#### [Data block]

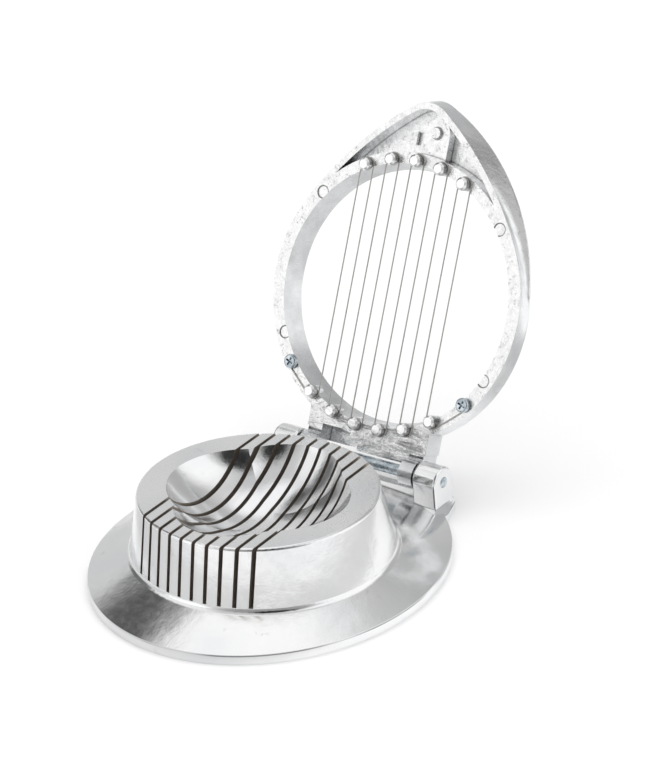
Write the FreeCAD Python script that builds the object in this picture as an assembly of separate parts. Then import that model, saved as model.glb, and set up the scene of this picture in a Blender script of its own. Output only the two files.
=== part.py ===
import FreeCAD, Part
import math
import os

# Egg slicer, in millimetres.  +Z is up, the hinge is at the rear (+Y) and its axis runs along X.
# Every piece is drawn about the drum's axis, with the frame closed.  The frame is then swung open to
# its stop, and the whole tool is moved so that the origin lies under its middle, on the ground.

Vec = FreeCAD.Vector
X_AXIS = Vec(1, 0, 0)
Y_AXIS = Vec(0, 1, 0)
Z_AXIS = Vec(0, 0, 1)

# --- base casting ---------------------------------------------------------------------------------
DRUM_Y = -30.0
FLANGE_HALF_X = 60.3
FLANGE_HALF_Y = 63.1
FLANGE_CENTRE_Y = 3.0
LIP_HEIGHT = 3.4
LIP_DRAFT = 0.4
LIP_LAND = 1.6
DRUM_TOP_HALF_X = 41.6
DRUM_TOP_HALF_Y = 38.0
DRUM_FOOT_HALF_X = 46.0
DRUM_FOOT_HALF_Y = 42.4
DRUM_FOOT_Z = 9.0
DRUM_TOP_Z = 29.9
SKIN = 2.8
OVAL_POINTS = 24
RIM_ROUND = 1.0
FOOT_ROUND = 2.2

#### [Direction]
Reproduce the entire listing word for word.

#### [Response to this exercise]
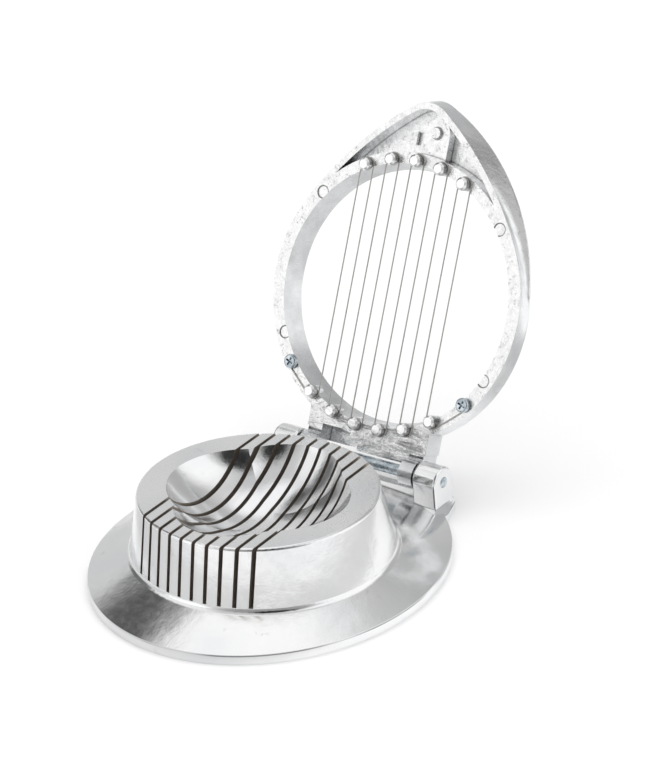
Write the FreeCAD Python script that builds the object in this picture as an assembly of separate parts. Then import that model, saved as model.glb, and set up the scene of this picture in a Blender script of its own. Output only the two files.
=== part.py ===
import FreeCAD, Part
import math
import os

# Egg slicer, in millimetres.  +Z is up, the hinge is at the rear (+Y) and its axis runs along X.
# Every piece is drawn about the drum's axis, with the frame closed.  The frame is then swung open to
# its stop, and the whole tool is moved so that the origin lies under its middle, on the ground.

Vec = FreeCAD.Vector
X_AXIS = Vec(1, 0, 0)
Y_AXIS = Vec(0, 1, 0)
Z_AXIS = Vec(0, 0, 1)

# --- base casting ---------------------------------------------------------------------------------
DRUM_Y = -30.0
FLANGE_HALF_X = 60.3
FLANGE_HALF_Y = 63.1
FLANGE_CENTRE_Y = 3.0
LIP_HEIGHT = 3.4
LIP_DRAFT = 0.4
LIP_LAND = 1.6
DRUM_TOP_HALF_X = 41.6
DRUM_TOP_HALF_Y = 38.0
DRUM_FOOT_HALF_X = 46.0
DRUM_FOOT_HALF_Y = 42.4
DRUM_FOOT_Z = 9.0
DRUM_TOP_Z = 29.9
SKIN = 2.8
OVAL_POINTS = 24
RIM_ROUND = 1.0
FOOT_ROUND = 2.2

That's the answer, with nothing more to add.